While financial calculators are powerful tools, their accuracy depends entirely on the quality of inputs and the user's understanding of the underlying assumptions. The first step in using any calculator effectively is gathering accurate, up-to-date information about your specific situation. For loan calculations, this means knowing the exact principal amount, annual percentage rate, loan term, and any fees or charges that may apply. For investment projections, realistic assumptions about expected returns, inflation, and contribution growth rates are essential to avoid creating false expectations about future wealth.

When entering interest rates, always verify whether the figure is the annual percentage rate (APR) or the annual percentage yield (APY), as these can differ significantly. APR reflects the simple interest rate charged on a loan, while APY accounts for compounding within the year, giving a more accurate picture of effective cost or yield. Similarly, loan terms should be entered in the correct unit (months or years) as specified by each calculator, since entering a 30-year mortgage term as 30 months would produce wildly inaccurate results. Taking a moment to read the calculator's instructions and input labels prevents most common errors.

It is also important to run multiple scenarios rather than accepting a single calculation as definitive. For example, when evaluating a mortgage, try different down payment amounts, interest rates, and loan terms to see how each variable affects the monthly payment and total interest paid. Stress-testing your assumptions by using conservative return estimates helps ensure that your financial plan remains viable even if conditions are less favorable than expected. Comparing best-case, expected, and worst-case scenarios gives a more complete picture of potential outcomes.

Finally, remember that calculators provide projections, not guarantees. Real-world financial outcomes are influenced by unpredictable factors such as market volatility, job changes, health events, and shifts in interest rates. Use calculators as planning guides rather than absolute predictions, and revisit your calculations regularly as circumstances change. Maintaining a habit of periodic recalculation ensures that your financial strategy remains aligned with your evolving goals and the broader economic environment.

Financial Planning Fundamentals

Sound financial planning rests on a foundation of disciplined budgeting, consistent saving, strategic investing, and responsible debt management. Budgeting begins with tracking income and expenses for at least one or two months to understand where money is actually going, rather than where you think it is going. Popular frameworks like the 50/30/20 rule suggest allocating roughly 50 percent of after-tax income to needs, 30 percent to wants, and 20 percent to savings and debt repayment. While these guidelines are helpful starting points, the right allocation depends on individual circumstances, goals, and life stage.

Saving consistently, even small amounts, builds the financial cushion needed to handle emergencies and pursue long-term goals. Financial advisors typically recommend maintaining an emergency fund covering three to six months of essential expenses, kept in a liquid account separate from everyday spending. Once an emergency fund is established, additional savings can be directed toward specific goals such as a home down payment, education, or retirement. Automating transfers to savings accounts removes the temptation to spend what should be saved and ensures steady progress toward financial objectives.

Investing transforms savings into wealth by putting money to work in assets such as stocks, bonds, real estate, or mutual funds that have the potential to grow faster than inflation.
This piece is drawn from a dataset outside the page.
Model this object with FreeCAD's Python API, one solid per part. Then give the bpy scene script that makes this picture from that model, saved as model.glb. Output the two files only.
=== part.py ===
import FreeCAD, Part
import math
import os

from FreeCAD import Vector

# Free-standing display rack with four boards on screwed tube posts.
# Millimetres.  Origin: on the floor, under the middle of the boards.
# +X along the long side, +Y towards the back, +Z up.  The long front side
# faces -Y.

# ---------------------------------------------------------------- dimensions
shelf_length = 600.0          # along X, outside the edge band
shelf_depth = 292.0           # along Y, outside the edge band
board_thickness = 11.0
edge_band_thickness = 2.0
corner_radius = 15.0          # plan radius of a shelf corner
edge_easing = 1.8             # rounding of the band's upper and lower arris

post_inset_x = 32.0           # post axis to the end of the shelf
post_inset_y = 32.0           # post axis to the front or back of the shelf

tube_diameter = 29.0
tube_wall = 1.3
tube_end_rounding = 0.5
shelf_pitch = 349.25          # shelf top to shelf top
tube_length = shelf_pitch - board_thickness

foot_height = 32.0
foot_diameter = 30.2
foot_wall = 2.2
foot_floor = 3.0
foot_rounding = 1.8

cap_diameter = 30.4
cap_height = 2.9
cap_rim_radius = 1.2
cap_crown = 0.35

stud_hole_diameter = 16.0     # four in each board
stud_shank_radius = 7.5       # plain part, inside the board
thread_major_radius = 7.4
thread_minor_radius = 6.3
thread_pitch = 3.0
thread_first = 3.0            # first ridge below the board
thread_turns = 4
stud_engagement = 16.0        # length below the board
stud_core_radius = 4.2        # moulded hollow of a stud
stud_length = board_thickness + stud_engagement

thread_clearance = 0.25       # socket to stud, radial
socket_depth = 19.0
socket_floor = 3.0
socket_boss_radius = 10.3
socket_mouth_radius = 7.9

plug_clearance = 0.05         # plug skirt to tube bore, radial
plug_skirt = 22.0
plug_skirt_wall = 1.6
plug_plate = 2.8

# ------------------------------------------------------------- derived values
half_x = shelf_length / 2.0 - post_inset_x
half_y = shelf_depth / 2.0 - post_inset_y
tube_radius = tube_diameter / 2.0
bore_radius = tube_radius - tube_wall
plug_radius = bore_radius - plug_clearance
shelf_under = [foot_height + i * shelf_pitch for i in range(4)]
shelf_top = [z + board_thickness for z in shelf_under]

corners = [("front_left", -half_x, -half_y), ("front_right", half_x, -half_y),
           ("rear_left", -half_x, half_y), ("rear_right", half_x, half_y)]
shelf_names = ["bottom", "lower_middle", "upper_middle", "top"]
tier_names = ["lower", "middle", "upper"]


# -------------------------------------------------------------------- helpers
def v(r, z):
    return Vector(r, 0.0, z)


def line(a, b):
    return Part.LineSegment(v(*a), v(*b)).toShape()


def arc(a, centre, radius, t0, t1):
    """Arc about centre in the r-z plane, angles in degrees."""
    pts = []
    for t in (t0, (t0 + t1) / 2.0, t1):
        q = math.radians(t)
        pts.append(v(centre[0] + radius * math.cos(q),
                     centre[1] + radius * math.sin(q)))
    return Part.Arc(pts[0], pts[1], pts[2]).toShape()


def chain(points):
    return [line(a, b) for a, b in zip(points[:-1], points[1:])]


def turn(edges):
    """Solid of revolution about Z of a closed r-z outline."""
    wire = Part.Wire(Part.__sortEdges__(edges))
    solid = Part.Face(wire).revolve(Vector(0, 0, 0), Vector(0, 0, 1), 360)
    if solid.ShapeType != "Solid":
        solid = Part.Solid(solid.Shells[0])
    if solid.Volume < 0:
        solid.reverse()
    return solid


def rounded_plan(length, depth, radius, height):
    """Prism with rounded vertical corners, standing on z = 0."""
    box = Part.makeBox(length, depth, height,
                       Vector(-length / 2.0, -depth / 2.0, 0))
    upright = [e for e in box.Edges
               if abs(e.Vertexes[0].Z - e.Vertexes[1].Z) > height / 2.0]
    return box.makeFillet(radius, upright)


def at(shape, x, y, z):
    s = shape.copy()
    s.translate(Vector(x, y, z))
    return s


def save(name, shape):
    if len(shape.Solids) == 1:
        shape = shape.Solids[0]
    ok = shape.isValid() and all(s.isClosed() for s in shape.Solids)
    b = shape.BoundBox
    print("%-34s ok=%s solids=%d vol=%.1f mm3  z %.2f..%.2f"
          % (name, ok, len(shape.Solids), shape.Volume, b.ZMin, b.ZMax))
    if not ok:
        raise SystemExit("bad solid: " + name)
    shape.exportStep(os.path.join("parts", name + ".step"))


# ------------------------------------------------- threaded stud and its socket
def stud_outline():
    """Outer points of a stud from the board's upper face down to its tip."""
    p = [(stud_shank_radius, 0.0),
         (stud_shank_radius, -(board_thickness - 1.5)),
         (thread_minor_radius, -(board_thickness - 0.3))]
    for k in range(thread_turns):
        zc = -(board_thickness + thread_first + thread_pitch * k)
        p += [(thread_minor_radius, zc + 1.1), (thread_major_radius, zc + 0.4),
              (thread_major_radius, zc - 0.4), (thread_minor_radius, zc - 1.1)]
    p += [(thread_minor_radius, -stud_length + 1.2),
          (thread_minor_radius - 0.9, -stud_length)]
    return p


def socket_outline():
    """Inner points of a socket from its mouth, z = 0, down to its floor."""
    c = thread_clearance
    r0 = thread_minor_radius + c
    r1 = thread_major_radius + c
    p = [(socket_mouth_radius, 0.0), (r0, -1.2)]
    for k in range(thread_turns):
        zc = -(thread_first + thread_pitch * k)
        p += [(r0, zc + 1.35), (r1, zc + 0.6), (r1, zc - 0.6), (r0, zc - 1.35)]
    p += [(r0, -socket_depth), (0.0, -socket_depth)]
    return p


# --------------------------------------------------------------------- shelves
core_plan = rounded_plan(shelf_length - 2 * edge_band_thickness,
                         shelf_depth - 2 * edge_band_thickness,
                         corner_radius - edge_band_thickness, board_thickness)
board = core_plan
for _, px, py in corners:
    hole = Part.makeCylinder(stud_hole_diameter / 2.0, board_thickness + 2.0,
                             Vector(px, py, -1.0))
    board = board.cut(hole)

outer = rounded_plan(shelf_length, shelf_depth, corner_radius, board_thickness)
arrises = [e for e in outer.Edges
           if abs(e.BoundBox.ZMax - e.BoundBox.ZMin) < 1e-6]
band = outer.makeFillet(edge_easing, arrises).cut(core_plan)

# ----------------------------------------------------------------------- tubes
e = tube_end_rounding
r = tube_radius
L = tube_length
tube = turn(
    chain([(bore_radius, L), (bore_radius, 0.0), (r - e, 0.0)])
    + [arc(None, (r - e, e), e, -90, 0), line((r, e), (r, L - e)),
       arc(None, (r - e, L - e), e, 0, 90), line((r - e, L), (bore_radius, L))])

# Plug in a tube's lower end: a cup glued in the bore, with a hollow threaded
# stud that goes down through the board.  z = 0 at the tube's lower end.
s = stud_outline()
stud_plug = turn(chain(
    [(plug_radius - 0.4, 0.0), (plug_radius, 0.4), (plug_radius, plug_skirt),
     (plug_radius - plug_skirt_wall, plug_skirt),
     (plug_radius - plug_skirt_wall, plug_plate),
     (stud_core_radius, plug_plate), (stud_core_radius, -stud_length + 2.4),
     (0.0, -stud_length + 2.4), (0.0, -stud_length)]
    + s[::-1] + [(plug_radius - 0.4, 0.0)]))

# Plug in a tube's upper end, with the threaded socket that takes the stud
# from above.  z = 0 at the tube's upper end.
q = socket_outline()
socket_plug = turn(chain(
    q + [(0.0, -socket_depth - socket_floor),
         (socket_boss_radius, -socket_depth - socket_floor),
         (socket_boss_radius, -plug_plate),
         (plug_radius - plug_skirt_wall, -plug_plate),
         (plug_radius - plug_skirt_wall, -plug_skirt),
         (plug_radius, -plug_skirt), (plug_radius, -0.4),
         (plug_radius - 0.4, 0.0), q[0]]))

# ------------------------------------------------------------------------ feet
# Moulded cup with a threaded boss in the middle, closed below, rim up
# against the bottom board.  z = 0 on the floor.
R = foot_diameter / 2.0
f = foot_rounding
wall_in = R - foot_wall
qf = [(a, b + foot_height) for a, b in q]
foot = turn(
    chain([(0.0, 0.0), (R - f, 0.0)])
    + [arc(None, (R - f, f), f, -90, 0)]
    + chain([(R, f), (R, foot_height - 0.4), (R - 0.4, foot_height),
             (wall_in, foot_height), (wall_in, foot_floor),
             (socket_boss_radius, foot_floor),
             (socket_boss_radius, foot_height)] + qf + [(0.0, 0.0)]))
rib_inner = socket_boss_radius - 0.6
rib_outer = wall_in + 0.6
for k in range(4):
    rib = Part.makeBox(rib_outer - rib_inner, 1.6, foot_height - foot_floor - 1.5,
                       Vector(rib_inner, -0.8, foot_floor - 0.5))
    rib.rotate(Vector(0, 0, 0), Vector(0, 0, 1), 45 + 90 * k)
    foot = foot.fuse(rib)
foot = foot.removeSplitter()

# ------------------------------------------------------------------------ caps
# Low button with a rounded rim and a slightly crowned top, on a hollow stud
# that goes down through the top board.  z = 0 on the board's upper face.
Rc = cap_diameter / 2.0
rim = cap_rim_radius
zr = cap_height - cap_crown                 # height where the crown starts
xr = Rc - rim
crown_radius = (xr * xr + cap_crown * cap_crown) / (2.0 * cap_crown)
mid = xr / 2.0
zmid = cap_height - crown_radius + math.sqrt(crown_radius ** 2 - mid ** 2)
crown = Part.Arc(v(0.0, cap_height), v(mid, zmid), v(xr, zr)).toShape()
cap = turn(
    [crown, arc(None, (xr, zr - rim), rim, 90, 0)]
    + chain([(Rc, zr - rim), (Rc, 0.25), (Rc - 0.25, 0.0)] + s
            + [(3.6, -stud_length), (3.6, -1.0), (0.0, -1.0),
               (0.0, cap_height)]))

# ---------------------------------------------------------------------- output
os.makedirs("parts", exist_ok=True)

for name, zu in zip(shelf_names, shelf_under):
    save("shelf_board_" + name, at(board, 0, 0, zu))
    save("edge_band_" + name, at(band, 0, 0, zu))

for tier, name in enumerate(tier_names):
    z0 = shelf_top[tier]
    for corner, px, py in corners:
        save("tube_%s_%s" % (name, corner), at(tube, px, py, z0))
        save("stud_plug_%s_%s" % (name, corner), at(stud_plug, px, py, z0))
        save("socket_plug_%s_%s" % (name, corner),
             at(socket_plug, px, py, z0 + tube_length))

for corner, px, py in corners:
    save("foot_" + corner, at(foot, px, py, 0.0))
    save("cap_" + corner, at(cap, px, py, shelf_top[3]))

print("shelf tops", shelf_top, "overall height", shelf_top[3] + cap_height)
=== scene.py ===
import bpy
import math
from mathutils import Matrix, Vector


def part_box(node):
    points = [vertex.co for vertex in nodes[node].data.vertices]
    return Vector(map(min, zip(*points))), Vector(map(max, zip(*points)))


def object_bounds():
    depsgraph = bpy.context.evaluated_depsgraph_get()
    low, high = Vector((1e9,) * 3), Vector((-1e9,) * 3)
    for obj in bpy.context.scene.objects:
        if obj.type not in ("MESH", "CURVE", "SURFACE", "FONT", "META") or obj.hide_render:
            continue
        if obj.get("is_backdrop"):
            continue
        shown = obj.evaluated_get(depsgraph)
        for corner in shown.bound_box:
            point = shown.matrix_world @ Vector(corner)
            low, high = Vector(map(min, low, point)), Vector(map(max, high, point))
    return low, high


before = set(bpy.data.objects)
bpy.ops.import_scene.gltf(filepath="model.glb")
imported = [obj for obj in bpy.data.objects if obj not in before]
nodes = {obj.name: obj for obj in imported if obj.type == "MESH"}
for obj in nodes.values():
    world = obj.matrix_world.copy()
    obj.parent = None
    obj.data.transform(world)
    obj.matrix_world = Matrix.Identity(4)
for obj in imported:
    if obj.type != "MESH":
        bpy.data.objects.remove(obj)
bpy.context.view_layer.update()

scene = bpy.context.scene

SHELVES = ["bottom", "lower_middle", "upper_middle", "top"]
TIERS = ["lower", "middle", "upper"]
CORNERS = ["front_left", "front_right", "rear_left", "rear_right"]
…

Diversification across asset classes, sectors, and geographies reduces risk and smooths returns over time. New investors often benefit from low-cost index funds or exchange-traded funds that provide broad market exposure without requiring extensive research. Starting early, even with modest amounts, allows compound growth to work in your favor over decades.

Debt management is equally critical, as high-interest debt such as credit card balances can quickly overwhelm even a healthy income. Strategies like the debt avalanche method, which prioritizes paying off the highest-interest debts first, can save thousands in interest payments. Avoiding new debt while systematically retiring existing balances creates a virtuous cycle that frees up cash flow for saving and investing. Together, these fundamentals form a sustainable framework for building long-term financial security.

Financial Tools Glossary

Understanding key financial terminology is essential for using calculators effectively and making informed decisions. Annual Percentage Rate (APR) represents the yearly cost of borrowing, including interest and certain fees, expressed as a percentage. Annual Percentage Yield (APY) reflects the effective annual return on an investment or savings account when compounding is taken into account, making it a more accurate measure of actual earnings than the nominal interest rate. The difference between these two terms often confuses consumers, but remembering that APR typically applies to borrowing while APY applies to earning helps clarify their use.
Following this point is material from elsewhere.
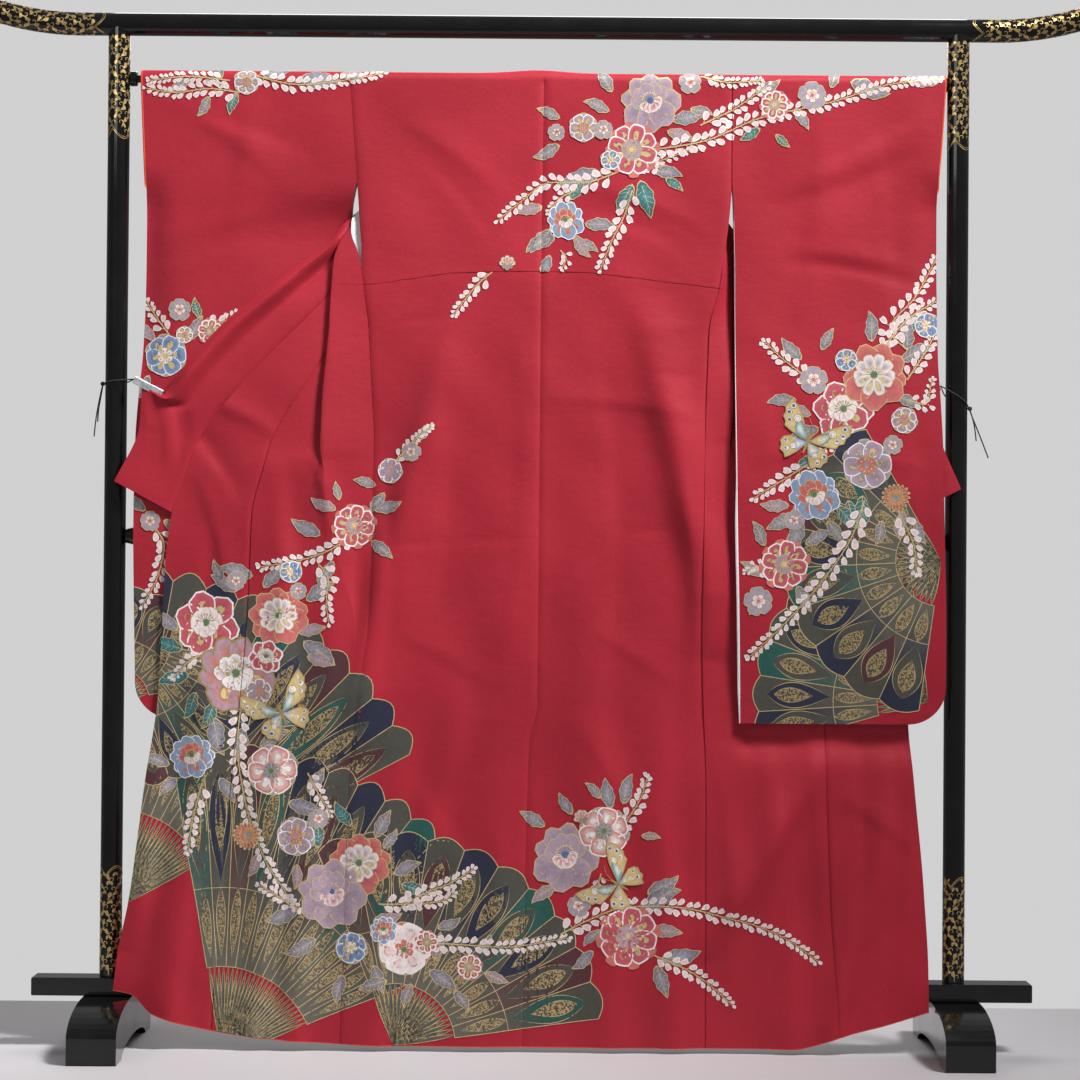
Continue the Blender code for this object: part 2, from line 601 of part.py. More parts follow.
def turned(name, profile, place, along, finish="lacquer", sides=ROUND_SIDES):
    """A turned piece: (distance along, radius) pairs spun round an axis through a place. Its ends are capped."""
    shape = bmesh.new()
    rings = []
    for distance, radius in profile:
        ring = []
        for k in range(sides):
            angle = 2 * math.pi * k / sides
            across, up = radius * math.cos(angle), radius * math.sin(angle)
            point = (distance, across, up) if along == "x" else (across, up, distance)
            ring.append(shape.verts.new([a + b for a, b in zip(place, point)]))
        rings.append(ring)
    for ring, after in zip(rings, rings[1:]):
        for k in range(sides):
            m = (k + 1) % sides
            shape.faces.new((ring[k], ring[m], after[m], after[k]))
    shape.faces.new(rings[0])
    shape.faces.new(rings[-1])
    return add_object(name, shape, finish, 30)


def top_rail():
    """A round rail whose ends curve up past the posts, with rounded tips."""
    straight = np.linspace(-TOP_BEND_X, TOP_BEND_X, 5)
    bend = np.linspace(TOP_BEND_X, TOP_HALF, 8)[1:]
    xs = np.concatenate([-bend[::-1], straight, bend])
    rise = TOP_RISE * (np.clip(np.abs(xs) - TOP_BEND_X, 0, None) / (TOP_HALF - TOP_BEND_X)) ** 2
    path = np.stack([xs, 0 * xs, TOP_Z + rise], axis=-1)
    tangents = np.gradient(path, axis=0)
    tangents /= np.linalg.norm(tangents, axis=-1, keepdims=True)
    radii = np.full(len(xs), TOP_R)
    radii[[0, -1]] = TOP_R - 4
    shape = bmesh.new()
    rings = []
    for point, tangent, radius in zip(path, tangents, radii):
        up = np.cross(tangent, (0, 1, 0)) * -1
        ring = []
        for k in range(ROUND_SIDES):
            angle = 2 * math.pi * k / ROUND_SIDES
            ring.append(shape.verts.new(point + radius * (math.cos(angle) * np.array((0, 1, 0)) + math.sin(angle) * up)))
        rings.append(ring)
    for ring, after in zip(rings, rings[1:]):
        for k in range(ROUND_SIDES):
            m = (k + 1) % ROUND_SIDES
            shape.faces.new((ring[k], ring[m], after[m], after[k]))
    shape.faces.new(rings[0])
    shape.faces.new(rings[-1])
    return add_object("top_rail", shape, "lacquer", 30)


def coped(piece, cutter_name, radius, place, along):
    """Cuts a round hollow into a piece so that it fits against a round one with a small gap."""
    reach = 60.0
    profile = ((-reach, radius + SEAM_GAP), (reach, radius + SEAM_GAP))
    cutter = turned(cutter_name, profile, place, along, sides=ROUND_SIDES * 2)
    cutter.hide_render = True
    cutter.display_type = "WIRE"
    cut = piece.modifiers.new(cutter_name, "BOOLEAN")
    cut.operation = "DIFFERENCE"
    cut.object = cutter


def stand():
    top_rail()
    inner = POST_X - POST_R - SEAM_GAP
    run = inner - RAIL_NECK
    collar = run - RAIL_NECK
    bead = 1.5
    turned(
        "hanging_rail",
        (
            (-inner, RAIL_R - bead), (-inner + bead, RAIL_R), (-run - bead, RAIL_R), (-run, RAIL_R - bead),
            (-run, RAIL_NECK_R), (-collar, RAIL_NECK_R), (-collar, RAIL_R),
            (collar, RAIL_R), (collar, RAIL_NECK_R), (run, RAIL_NECK_R),
            (run, RAIL_R - bead), (run + bead, RAIL_R), (inner - bead, RAIL_R), (inner, RAIL_R - bead),
        ),
        (0, 0, RAIL_Z), "x",
    )
    taper = 26.0
    turned(
        "middle_rail",
        ((-inner, MIDDLE_R - 6), (-inner + taper, MIDDLE_R), (inner - taper, MIDDLE_R), (inner, MIDDLE_R - 6)),
        (0, 0, MIDDLE_Z), "x",
    )
    for side, word in ((-1, "left"), (1, "right")):
        post = turned(
            "post_" + word,
            ((STRETCHER_Z[1] + SEAM_GAP, POST_R), (TOP_Z, POST_R)),
            (side * POST_X, 0, 0), "z",
        )
        coped(post, "saddle_" + word, TOP_R, (side * POST_X, 0, TOP_Z), "x")
        foot(side, word)
    bar = bmesh.new()
    bmesh.ops.create_cube(bar, size=1)
    low, high = STRETCHER_Z
    bmesh.ops.scale(bar, vec=(2 * STRETCHER_HALF, STRETCHER_DEPTH, high - low), verts=bar.verts)
    bmesh.ops.translate(bar, vec=(0, 0, (low + high) / 2), verts=bar.verts)
    bmesh.ops.bevel(bar, geom=bar.edges[:], offset=2, segments=2, profile=0.5, affect="EDGES")
    add_object("stretcher", bar, "lacquer", 30)


def foot(side, word):
    """A foot: its profile runs over a convex top, down a rounded nose, and under an arch between two pads."""
    steps = 9
    flat = STRETCHER_DEPTH / 2 + 4
    top = []
    for k in range(steps + 1):
        t = k / steps
        y = flat + (FOOT_HALF - flat) * math.sin(t * math.pi / 2)
        z = FOOT_NOSE + (FOOT_TOP - FOOT_NOSE) * math.cos(t * math.pi / 2)
        top.append((y, z))
    under = []
    for k in range(steps + 1):
        y = (FOOT_HALF - FOOT_PAD) * math.cos(math.pi / 2 * k / steps)
        under.append((y, FOOT_ARCH * math.sin(math.pi / 2 * k / steps)))
    half = [(0, FOOT_TOP)] + top + [(FOOT_HALF, 3), (FOOT_HALF - 3, 0)] + under
    profile = half + [(-y, z) for y, z in reversed(half[1:-1])]
    shape = bmesh.new()
    x = side * POST_X - FOOT_WIDTH / 2
    ring = [shape.verts.new((x, y, z)) for y, z in profile]
    face = shape.faces.new(ring)
    pushed = bmesh.ops.extrude_face_region(shape, geom=[face])
    moved = [v for v in pushed["geom"] if isinstance(v, bmesh.types.BMVert)]
    bmesh.ops.translate(shape, vec=(FOOT_WIDTH, 0, 0), verts=moved)
    add_object("foot_" + word, shape, "lacquer", 30)


def clip(side, word):
    """A folded clip: a U-shaped wall over the collar's edge, tilted as it hangs."""
    at = CLIPS[side]
    half = CLIP_SLOT / 2
    outer = half + CLIP_WALL
    section = (
        (-outer, 0), (-half, 0), (-half, CLIP_HEIGHT - CLIP_WALL), (half, CLIP_HEIGHT - CLIP_WALL),
        (half, 0), (outer, 0), (outer, CLIP_HEIGHT - 2), (outer - 2, CLIP_HEIGHT),
        (-outer + 2, CLIP_HEIGHT), (-outer, CLIP_HEIGHT - 2),
    )
    tilt = math.radians(at["tilt"])
    shape = bmesh.new()
    rings = []
    for end in (-CLIP_LENGTH / 2, CLIP_LENGTH / 2):
        ring = []
        for y, up in section:
            rise = up - CLIP_HEIGHT / 2
            x = at["x"] + end * math.cos(tilt) - rise * math.sin(tilt)
            z = at["z"] + end * math.sin(tilt) + rise * math.cos(tilt)
            ring.append(shape.verts.new((x, at["y"] + y, z)))
        rings.append(ring)
    shape.faces.new(rings[0])
    shape.faces.new(rings[1])
    count = len(section)
    for k in range(count):
        m = (k + 1) % count
        shape.faces.new((rings[0][k], rings[0][m], rings[1][m], rings[1][k]))
    add_object("clip_" + word, shape, "clip", 30)


def cord(name, points, radius=CORD_R):
    """A round cord along a smooth curve through its points."""
    points = np.array(points, float)
    lengths = np.linalg.norm(np.diff(points, axis=0), axis=1)
    along = np.concatenate([[0], np.cumsum(lengths)])
    count = max(int(along[-1] / (radius * 4)), 4)
    at = np.linspace(0, along[-1], count)
    smooth = np.stack([curve(along, points[:, k], at) for k in range(3)], axis=-1)
    data = bpy.data.curves.new(name, "CURVE")
    data.dimensions = "3D"
    line = data.splines.new("POLY")
    line.points.add(count - 1)
    for point, place in zip(line.points, smooth):
        point.co = (*(place * MM), 1)
    data.bevel_depth = radius * MM
    data.bevel_resolution = 2
    data.use_fill_caps = True
    data.materials.append(material("cord"))
    made = bpy.data.objects.new(name, data)
    bpy.context.collection.objects.link(made)


def ties(side, word):
    """Two strands from the clip's outer end round the post, before and behind it, to a knot with two tails.

    Each strand is straight to where it touches the post and then follows its round.
    """
    at = CLIPS[side]
    tilt = math.radians(at["tilt"])
    reach = CLIP_LENGTH / 2 + CORD_R + SEAM_GAP
    end_x = at["x"] + side * reach * math.cos(tilt)
    end_z = at["z"] + side * reach * math.sin(tilt)
    ring = POST_R + CORD_R + 2 * SEAM_GAP
    last = math.pi - math.radians(KNOT_SHARE)
    for strand, turn in (("front", -1), ("rear", 1)):
        y = at["y"] + turn * (CORD_R + SEAM_GAP / 2)
        inward = POST_X - side * end_x
        first = math.atan2(turn * y, inward) + math.acos(ring / math.hypot(inward, y))
        points = [(end_x, y, end_z)]
        for share in np.linspace(0, 1, 7):
            angle = first + (last - first) * share
            rise = (KNOT_Z[side] - end_z) * (0.4 + 0.6 * share)
            points.append((side * (POST_X - ring * math.cos(angle)), turn * ring * math.sin(angle), end_z + rise))
        cord(f"tie_{strand}_{word}", points)
    knot = bmesh.new()
    bmesh.ops.create_icosphere(knot, subdivisions=2, radius=KNOT_R)
    knot_x = side * (POST_X + POST_R + SEAM_GAP + KNOT_R)
    bmesh.ops.translate(knot, vec=(knot_x, 0, KNOT_Z[side]), verts=knot.verts)
    add_object("tie_knot_" + word, knot, "cord", 60)
    for number, route in enumerate(TAILS[side], 1):
        cord(f"tie_tail_{word}_{number}", route)


def main():
    clear_scene()
    stand()
    for side, word in ((-1, "left"), (1, "right")):
        garment_half(side, word)
        clip(side, word)
        ties(side, word)


main()
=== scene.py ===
"""The looks of a furisode on its kimono stand, seen from the back.

Sizes in the tables are millimetres in the model's own frame: +X is the viewer's right, +Y runs away
from the viewer and +Z is up. Each cloth panel is a surface worked out from its table, row by row, and
the dyed flowers are thin pieces laid on those surfaces.
"""

import json
import math

import bpy
import numpy as np

from mathutils import Matrix, Vector
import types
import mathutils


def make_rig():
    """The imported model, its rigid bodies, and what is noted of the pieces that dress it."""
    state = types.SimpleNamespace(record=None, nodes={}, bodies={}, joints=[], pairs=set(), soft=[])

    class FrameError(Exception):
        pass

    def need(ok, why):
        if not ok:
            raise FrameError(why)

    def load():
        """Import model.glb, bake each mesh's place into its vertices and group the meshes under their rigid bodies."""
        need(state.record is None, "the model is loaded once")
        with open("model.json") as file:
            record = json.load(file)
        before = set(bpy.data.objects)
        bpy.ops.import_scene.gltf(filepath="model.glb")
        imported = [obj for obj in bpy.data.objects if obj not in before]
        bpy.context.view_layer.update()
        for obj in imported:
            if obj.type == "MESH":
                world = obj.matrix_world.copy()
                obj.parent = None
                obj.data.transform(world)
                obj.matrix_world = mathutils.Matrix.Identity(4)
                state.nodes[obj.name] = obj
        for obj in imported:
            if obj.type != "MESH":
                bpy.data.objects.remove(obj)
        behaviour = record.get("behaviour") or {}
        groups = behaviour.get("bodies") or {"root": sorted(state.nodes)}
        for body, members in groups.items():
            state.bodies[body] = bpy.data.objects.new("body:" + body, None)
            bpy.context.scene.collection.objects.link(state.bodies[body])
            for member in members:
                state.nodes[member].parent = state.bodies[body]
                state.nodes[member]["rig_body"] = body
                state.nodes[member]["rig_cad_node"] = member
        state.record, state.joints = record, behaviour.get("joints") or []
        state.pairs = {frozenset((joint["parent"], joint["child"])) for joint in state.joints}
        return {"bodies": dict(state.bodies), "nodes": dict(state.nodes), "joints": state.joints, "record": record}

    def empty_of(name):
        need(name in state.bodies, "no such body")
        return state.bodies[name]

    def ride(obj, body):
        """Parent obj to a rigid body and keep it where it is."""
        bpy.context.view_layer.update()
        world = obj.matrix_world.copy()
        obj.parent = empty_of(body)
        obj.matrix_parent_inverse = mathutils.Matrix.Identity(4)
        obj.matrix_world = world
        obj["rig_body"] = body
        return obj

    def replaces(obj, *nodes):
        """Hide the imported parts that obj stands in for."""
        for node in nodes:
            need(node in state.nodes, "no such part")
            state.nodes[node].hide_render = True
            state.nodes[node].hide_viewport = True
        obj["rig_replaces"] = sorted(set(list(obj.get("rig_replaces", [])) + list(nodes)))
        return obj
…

Amortization refers to the process of gradually paying off a loan through scheduled payments that cover both principal and interest. In the early years of an amortizing loan, most of each payment goes toward interest, with the principal portion increasing over time. Understanding amortization schedules helps borrowers see why making extra payments early in the loan term has a disproportionate impact on total interest paid. Principal is the original amount borrowed or invested, separate from interest or earnings, and serves as the baseline for all financial calculations.

Compound interest is the phenomenon of earning interest on previously earned interest, resulting in exponential growth over time. The frequency of compounding, whether daily, monthly, or annually, significantly affects the final amount, with more frequent compounding producing higher returns. Inflation measures the rate at which the general price level of goods and services rises, eroding purchasing power over time. Real returns, which subtract inflation from nominal returns, provide a more meaningful measure of investment performance than headline numbers.

Other essential terms include liquidity, which describes how easily an asset can be converted to cash without significant loss of value. Diversification is the practice of spreading investments across various assets to reduce risk. Equity represents ownership in an asset after subtracting any debts against it, such as home equity in real estate. By familiarizing yourself with these terms, you can interpret calculator results accurately and communicate effectively with financial professionals when seeking advice. Building this vocabulary is an ongoing process that pays dividends throughout your financial life.